> [Task directions]
Would you quote the material below from its first line through the line containing "# slanting view doesn't turn it grey.", exactly and with both ends included?

> [The input]
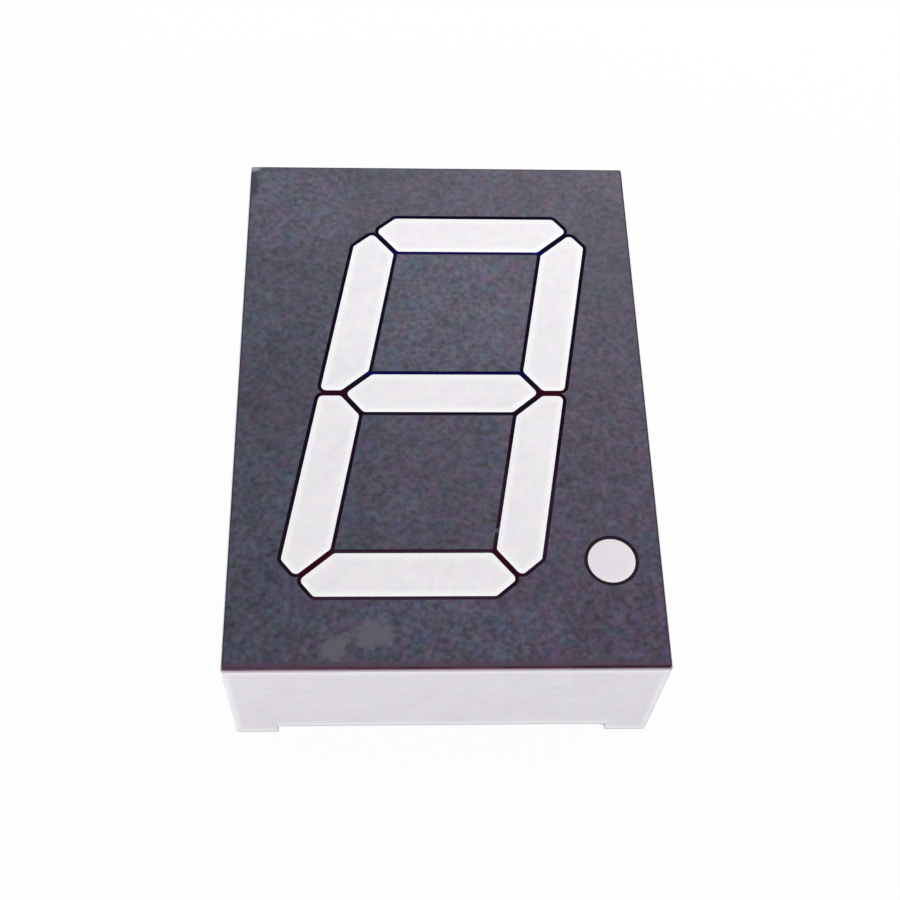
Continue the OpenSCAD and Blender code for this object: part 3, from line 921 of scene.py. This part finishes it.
face_print, tree, shader, place = new_material("face_print", IOR=1.52)
across = remap(tree, split(tree, place)["X"], -case_high[0], case_high[0])
base = add_marks(tree, place, blend(tree, across, INK_LEFT, INK_RIGHT), UNEVEN)
ink = mottled(tree, place, base, cloud=(400, 0.9), speck=(2600, 3.2), hue_strength=1.5, hue_scale=1100)
along_foot = near_edge(tree, place, begin=0.7 * MM, full=0.3 * MM)["Foot"]
colour = cover(tree, along_foot, FOOT_TINGE, strength=0.8, over=ink["Colour"])
colour = add_marks(tree, place, colour, WEAR + BLED + CHIP)
dry = use_group(tree, grain, {"Place": place, "Scale": 9000.0, "Pits": 0.5})
feed(tree, shader, colour, rough(tree, dry["Mask"], 0.5, 0.64), dry["Height"], depth=0.004 * MM)
print("face ink:", len(tree.nodes), "nodes")

# %% [markdown]
# ## Mask ink
# Under the grey lies a near-black mask that stops stray light. It shows as a line around
# each window, bluish at the top and reddish at the foot, with single lines bluer, paler or
# redder than the rest. It is rubbed grey at the edge of the face, spotted along the foot and
# thin around the point. The same rows of marks tint it, and it hardly reflects, so a long
# slanting view doesn't turn it grey.

# %% Mask ink
MASK_TOP = paint(5, 3, 35)
MASK_FOOT = paint(36, 16, 31)
FOOT_LEFT = paint(98, 72, 90)
FOOT_RIGHT = paint(74, 46, 62)
RUBBED_RIM = paint(66, 64, 76)
BLUISH = paint(6, 6, 74)
PALER = paint(62, 38, 56)
REDDISH = paint(50, 6, 26)
RING_AT = ((POINT_SPOT[0] - face_left) / MM, (face_top - POINT_SPOT[1]) / MM)
POINT_RING = (RING_AT, (2, 2), 0.0, 0.0, 0.85, paint(46, 41, 50))
TINTS = [
    ((16.2, 8.1), (7.6, 0.4), 0.0, 0.0, 1.0, BLUISH),
    ((14.4, 18.6), (7.6, 0.4), 0.0, 0.0, 1.0, BLUISH),
    ((12.0, 32.3), (7.0, 0.4), 0.0, 0.0, 0.7, PALER),
    ((11.45, 35.55), (7.0, 0.5), 0.0, 0.0, 0.8, PALER),
    ((19.6, 29.5), (3.4, 4.6), -0.17, 0.0, 0.35, PALER),
    ((18.1, 33.3), (1.7, 0.45), -0.93, 0.0, 1.0, REDDISH),
    ((5.65, 33.35), (1.7, 0.45), 0.78, 0.0, 1.0, REDDISH),
    ((21.0, 20.2), (2.4, 0.45), 0.0, 0.0, 0.9, REDDISH),
    ((7.2, 20.2), (2.4, 0.45), 0.0, 0.0, 0.6, REDDISH),
]

mask_print, tree, shader, place = new_material("mask_print", IOR=1.45, Specular_IOR_Level=0.03)
axes = split(tree, place)
along = remap(tree, axes["Y"], case_high[1], -case_high[1])
across = remap(tree, axes["X"], -case_high[0], case_high[0])
black = blend(tree, along, MASK_TOP, MASK_FOOT)
black = mottled(tree, place, black, cloud=(500, 0.6), speck=(2500, 0.4), hue_strength=0.6)
wear_and_highlight = near_edge(tree, place, begin=0.4 * MM, full=0.3 * MM)
colour = add_marks(tree, place, black["Colour"], TINTS)
colour = blend(tree, wear_and_highlight["Rim"], colour, RUBBED_RIM)
foot = blend(tree, across, FOOT_LEFT, FOOT_RIGHT)
foot = mottled(tree, place, foot, cloud=(250, 1.6), speck=(2500, 1.0), hue_strength=0.5)
colour = blend(tree, wear_and_highlight["Foot"], colour, foot["Colour"])
colour = add_marks(tree, place, colour, CHIP + [POINT_RING, BARE_CORNER])
dry = use_group(tree, grain, {"Place": place, "Scale": 9000.0, "Pits": 0.4})
feed(tree, shader, colour, rough(tree, dry["Mask"], 0.7, 0.85), dry["Height"], depth=0.003 * MM)
print("mask ink:", len(tree.nodes), "nodes")

# %% [markdown]
# ## Metals
# The pins are drawn wire, dipped in tin that freezes with a faint cloudy pattern and still
# shows the fine lines of the drawing. Solder is duller and lumpier, and the bond wires are
# plain gold. The lines could be modelled, but they are thousandths of a millimetre deep, so
# noise stretched along the pin by a Mapping node gives them as a bump.

# %% Tin on the pins
STRETCH = (1, 1, 0.06)

tinned_pin, tree, shader, place = new_material("tinned_pin", Metallic=1.0)
tin = mottled(tree, place, paint(200, 201, 204), cloud=(900, 0.25), speck=(6000, 0.12), hue_strength=0.02)
drawn = add(tree, "Mapping", {"Vector": place, "Scale": STRETCH}).outputs[0]
lines = noise(tree, drawn, 14000.0, 2.0)["Fac"]
feed(tree, shader, tin["Colour"], rough(tree, tin["Cloud"], 0.22, 0.42), lines, depth=0.004 * MM)
print("tin:", len(tree.nodes), "nodes")

# %% Solder and gold
solder, tree, shader, place = new_material("solder", Metallic=1.0)
dull = mottled(tree, place, paint(186, 188, 192), cloud=(1400, 0.3), speck=(7000, 0.2), hue_strength=0.02)
lumps = use_group(tree, grain, {"Place": place, "Scale": 3000.0, "Pits": 0.3})
feed(tree, shader, dull["Colour"], rough(tree, dull["Cloud"], 0.28, 0.5), lumps["Height"], depth=0.01 * MM)

gold_wire, tree, shader, place = new_material("gold_wire", Metallic=1.0)
gold = mottled(tree, place, paint(233, 190, 92), cloud=(3000, 0.1), speck=(20000, 0.1), hue_strength=0.03)
feed(tree, shader, gold["Colour"], rough(tree, gold["Cloud"], 0.18, 0.3))
print("metals:", tinned_pin.name, solder.name, gold_wire.name)

# %% [markdown]
# ## Board, dies and back epoxy
# The board is glass cloth in green resin, so its face shows a weave: two sets of threads at
# right angles, each a sine across the plan, which gives them a real pitch. A die is a tiny
# crystal with a bright metal pad. The back epoxy is a milky resin that cures glossy, with a
# few small bubbles, which are the centres of Voronoi cells.

# %% Board laminate
THREAD_PITCH = 0.55 * MM
THREAD_GREEN = paint(118, 152, 92)

board_laminate, tree, shader, place = new_material("board_laminate", IOR=1.55)
axes = split(tree, place)
warp = calc(tree, "SINE", calc(tree, "MULTIPLY", axes["X"], 2 * math.pi / THREAD_PITCH))
weft = calc(tree, "SINE", calc(tree, "MULTIPLY", axes["Y"], 2 * math.pi / THREAD_PITCH))
weave = calc(tree, "MULTIPLY", warp, weft)
green = mottled(tree, place, paint(70, 112, 63), cloud=(150, 0.2), speck=(3000, 0.15), hue_strength=0.06)
colour = blend(tree, remap(tree, weave, -1, 1, to_high=0.35), green["Colour"], THREAD_GREEN)
feed(tree, shader, colour, remap(tree, weave, -1, 1, 0.3, 0.42), weave, depth=0.006 * MM)
print("weave pitch %.2f mm" % (THREAD_PITCH / MM))

# %% LED die
PAD_DEPTH = 0.02 * MM
PAD_METAL = paint(214, 186, 120)

led_die, tree, shader, place = new_material("led_die", IOR=2.4)
die_top = corners("chip_a1")[1][2]
pad = remap(tree, split(tree, place)["Z"], die_top - PAD_DEPTH, die_top)
crystal = mottled(tree, place, paint(139, 143, 99), cloud=(4000, 0.25), speck=(20000, 0.15), hue_strength=0.1)
colour = cover(tree, pad, PAD_METAL, strength=0.6, over=crystal["Colour"])
feed(tree, shader, colour, rough(tree, crystal["Cloud"], 0.2, 0.35))
print("die pads at %.2f mm" % (die_top / MM))

# %% Back epoxy
BUBBLE_OUTER, BUBBLE_INNER = 0.09, 0.06
BUBBLE_GREY = paint(186, 181, 172)

back_epoxy, tree, shader, place = new_material("back_epoxy", IOR=1.53)
milk = mottled(tree, place, paint(217, 213, 206), cloud=(160, 0.12), speck=(1200, 0.04), hue_strength=0.03)
cells = add(tree, "TexVoronoi", {"Vector": place, "Scale": 420.0}).outputs["Distance"]
bubble = remap(tree, cells, BUBBLE_OUTER, BUBBLE_INNER)
colour = cover(tree, bubble, BUBBLE_GREY, strength=0.5, over=milk["Colour"])
feed(tree, shader, colour, rough(tree, milk["Cloud"], 0.14, 0.26), bubble, depth=-0.02 * MM)
print("materials:", len([m for m in bpy.data.materials if m.use_nodes]))

# %% [markdown]
# ## Dressing the pieces
# Pieces made here take their material directly and ride on the part's one body. The nodes
# that keep their CAD shape, such as the prints, the board and the dies, only have their
# material changed.

# %% Give every piece its finish and its place on the body
CARRIED = {
    "face_mask": mask_print, "face_sheet": face_print, "upper_counter": face_print,
    "lower_counter": face_print, "circuit_board": board_laminate, "solder_joints": solder,
}
CARRIED.update({name: led_die for name in CAD if name.startswith("chip_")})
CARRIED.update({name: gold_wire for name in CAD if name.startswith("wire_")})
for name, material in CARRIED.items():
    CAD[name].data.materials.clear()
    CAD[name].data.materials.append(material)

made = [(lights, light_epoxy), ([case], case_plastic), (pins, tinned_pin), ([back], back_epoxy)]
for pieces, material in made:
    for piece in pieces:
        piece.data.materials.append(material)
        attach(piece, "root")
print("carried nodes dressed:", len(CARRIED), "- new pieces:", len(lights) + len(pins) + 2)

# %% [markdown]
# ## Floor and world
# The display stands on a pale floor under soft studio light. The white surround comes from
# the Light Path node: the world is plain white to the camera alone, and the floor nearly so to
# the camera and to rays by way of gloss or glass. The light that falls on the object keeps its
# own, lower level, as more light would bleach the case. The floor's small share of its lit
# colour carries the object's shadow.

# %% Floor
FLOOR_HALF = 3.0
FLOOR_WHITE = paint(246, 246, 247)
GLOW_SHARE = 0.95
PURE_WHITE = (1, 1, 1, 1)


def seen_white(tree):
    """1 for rays that show the surroundings: from the camera, a glossy bounce or glass."""
    path = add(tree, "LightPath").outputs
    bounced = calc(tree, "MAXIMUM", path["Is Glossy Ray"], path["Is Transmission Ray"])
    return calc(tree, "MAXIMUM", path["Is Camera Ray"], bounced)


floor_mesh = bpy.data.meshes.new("floor")
floor_corners = FLOOR_HALF * np.array([(-1, -1, 0), (1, -1, 0), (1, 1, 0), (-1, 1, 0)])
floor_mesh.from_pydata(floor_corners.tolist(), [], [(0, 1, 2, 3)])
floor = bpy.data.objects.new("floor", floor_mesh)
bpy.context.scene.collection.objects.link(floor)
floor_white = bpy.data.materials.new("floor_white")
floor_white.use_nodes = True
tree = floor_white.node_tree
tree.nodes.clear()
lit = add(tree, "BsdfDiffuse", {"Color": FLOOR_WHITE}).outputs[0]
glow = add(tree, "Emission", {"Color": PURE_WHITE, "Strength": 1.0}).outputs[0]
share = calc(tree, "MULTIPLY", seen_white(tree), GLOW_SHARE)
mixed = add(tree, "MixShader", {0: share, 1: lit, 2: glow}).outputs[0]
tree.links.new(mixed, add(tree, "OutputMaterial").inputs["Surface"])
floor_mesh.materials.append(floor_white)
print("floor %.0f m wide" % (2 * FLOOR_HALF))

# %% World
WORLD_WHITE = paint(236, 236, 240)
WORLD_LEVEL = 0.4

world = bpy.data.worlds.new("studio")
bpy.context.scene.world = world
world.use_nodes = True
tree = world.node_tree
tree.nodes.clear()
soft = add(tree, "Background", {"Color": WORLD_WHITE, "Strength": WORLD_LEVEL}).outputs[0]
white = add(tree, "Background", {"Color": PURE_WHITE, "Strength": 1.0}).outputs[0]
camera_ray = add(tree, "LightPath").outputs["Is Camera Ray"]
mixed = add(tree, "MixShader", {0: camera_ray, 1: soft, 2: white}).outputs[0]
tree.links.new(mixed, add(tree, "OutputWorld").inputs["Surface"])
print("world at %.0f%%" % (100 * WORLD_LEVEL))

# %% [markdown]
# ## Lamps
# Two soft lamps behind the top of the display, one high and one low, light it from the far
# side, so the face darkens gently towards its foot. A wider one in front keeps the near wall
# bright, and a small one low on the left picks out the upright corner on that side. Area
# lamps are used, because a point lamp would leave small hard highlights on the gloss.

# %% Lamps
def soft_lamp(name, position, size, power):
    """A square area lamp of a size in metres and a power in watts, turned to the middle of the face."""
    data = bpy.data.lights.new(name, "AREA")
    data.size = size
    data.energy = power
    lamp = bpy.data.objects.new(name, data)
    bpy.context.scene.collection.objects.link(lamp)
    away = FACE_MIDDLE - Vector(position)
    lamp.matrix_world = Matrix.Translation(position) @ away.to_track_quat("-Z", "Y").to_matrix().to_4x4()


soft_lamp("key", (0.045, 0.125, 0.165), size=0.10, power=0.084)
soft_lamp("back", (0.03, 0.18, 0.10), size=0.12, power=0.208)
soft_lamp("fill", (-0.045, -0.26, 0.16), size=0.22, power=0.448)
soft_lamp("side", (-0.24, -0.01, 0.03), size=0.08, power=0.14)
bpy.context.scene.view_settings.view_transform = "Standard"
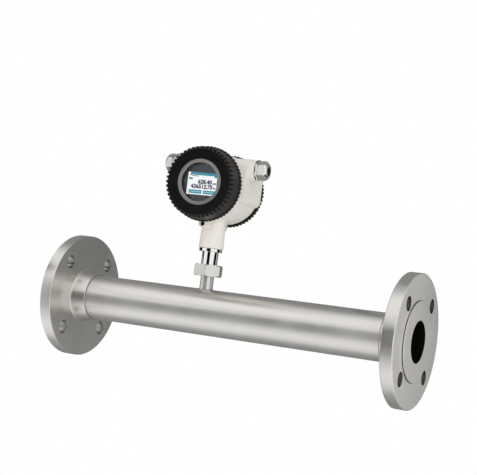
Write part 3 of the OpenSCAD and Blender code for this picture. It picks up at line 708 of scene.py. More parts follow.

> [Exercise solution]
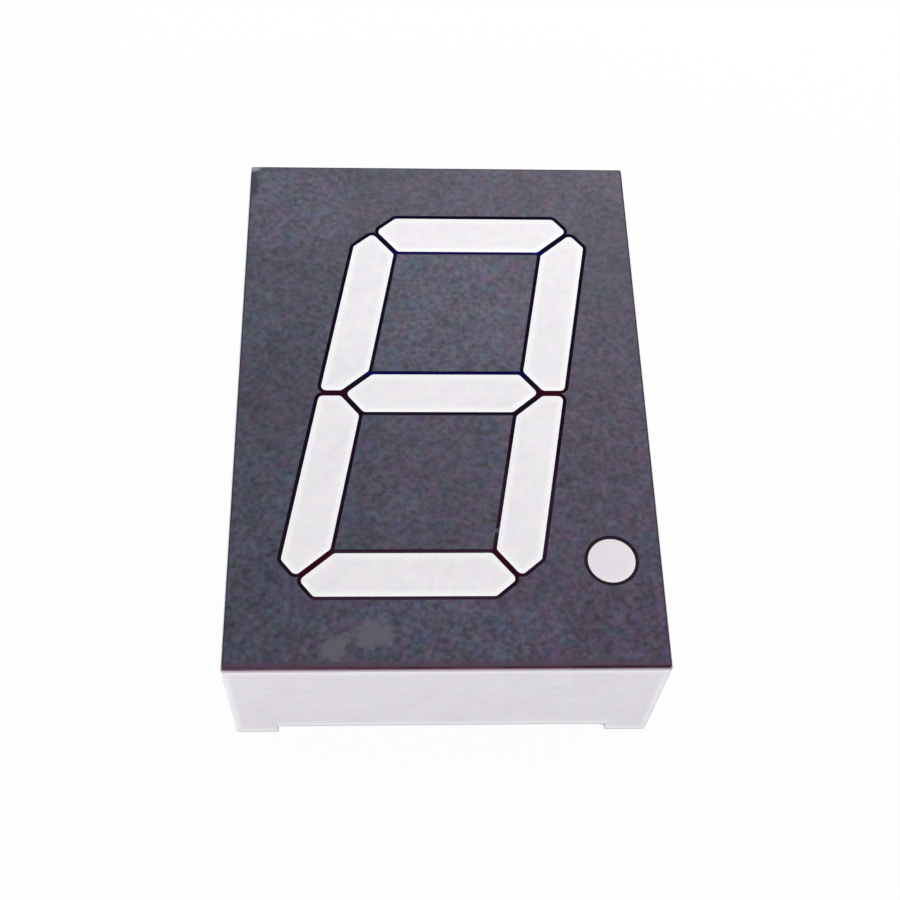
Continue the OpenSCAD and Blender code for this object: part 3, from line 921 of scene.py. This part finishes it.
face_print, tree, shader, place = new_material("face_print", IOR=1.52)
across = remap(tree, split(tree, place)["X"], -case_high[0], case_high[0])
base = add_marks(tree, place, blend(tree, across, INK_LEFT, INK_RIGHT), UNEVEN)
ink = mottled(tree, place, base, cloud=(400, 0.9), speck=(2600, 3.2), hue_strength=1.5, hue_scale=1100)
along_foot = near_edge(tree, place, begin=0.7 * MM, full=0.3 * MM)["Foot"]
colour = cover(tree, along_foot, FOOT_TINGE, strength=0.8, over=ink["Colour"])
colour = add_marks(tree, place, colour, WEAR + BLED + CHIP)
dry = use_group(tree, grain, {"Place": place, "Scale": 9000.0, "Pits": 0.5})
feed(tree, shader, colour, rough(tree, dry["Mask"], 0.5, 0.64), dry["Height"], depth=0.004 * MM)
print("face ink:", len(tree.nodes), "nodes")

# %% [markdown]
# ## Mask ink
# Under the grey lies a near-black mask that stops stray light. It shows as a line around
# each window, bluish at the top and reddish at the foot, with single lines bluer, paler or
# redder than the rest. It is rubbed grey at the edge of the face, spotted along the foot and
# thin around the point. The same rows of marks tint it, and it hardly reflects, so a long
# slanting view doesn't turn it grey.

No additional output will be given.